Talk about fast. Researchers have recently reported sending over 100 terabits of information per second through an optical fiber, New Scientist recently reported. That’s a staggering amount of data–it would take three months’ worth of HD video footage to use so much space.
The findings were revealed at the Optical Fiber Communications Conference, held in Los Angeles recently. First, an NEC Laboratories researcher (in Princeton, NJ) named Dayou Qian shared how he managed to push 101.7 terabits of data per second along 103 miles of fiber. The trick involved using pulses from 370 different lasers to multiply the amount of information that could be encoded at once. The light pulses were further varied to encode more information by using different polarities, phases, and amplitudes of light waves, according to reports.

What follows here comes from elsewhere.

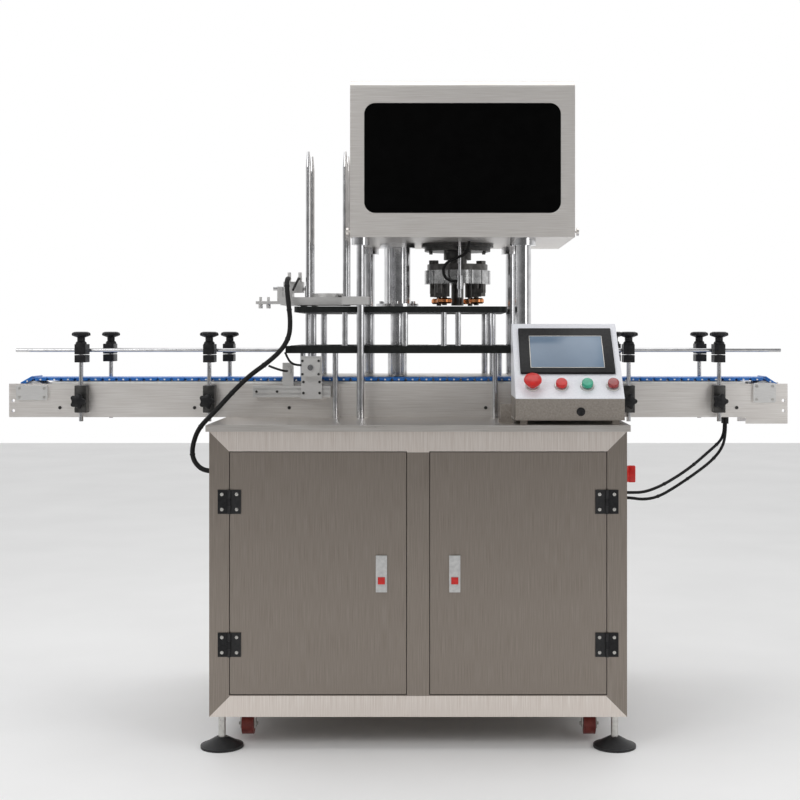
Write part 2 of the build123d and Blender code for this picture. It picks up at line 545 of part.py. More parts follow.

Breakthroughs often occur in pairs (otherwise we wouldn’t have so many patent disputes). Not to be outdone, a researcher at the Japanese National Institute of Information and Communications Technology, Jan Sakaguchi, had an even more impressive figure to share. Sakaguchi managed to squeeze 109 terabits per second through a fiber. His technique was different, and a little more intuitive–he simply used seven light-guiding cores in his fiber, rather than the more traditional single core. “We introduced a new dimension, spatial multiplication, to increasing transmission capacity,” as he put it to New Scientist.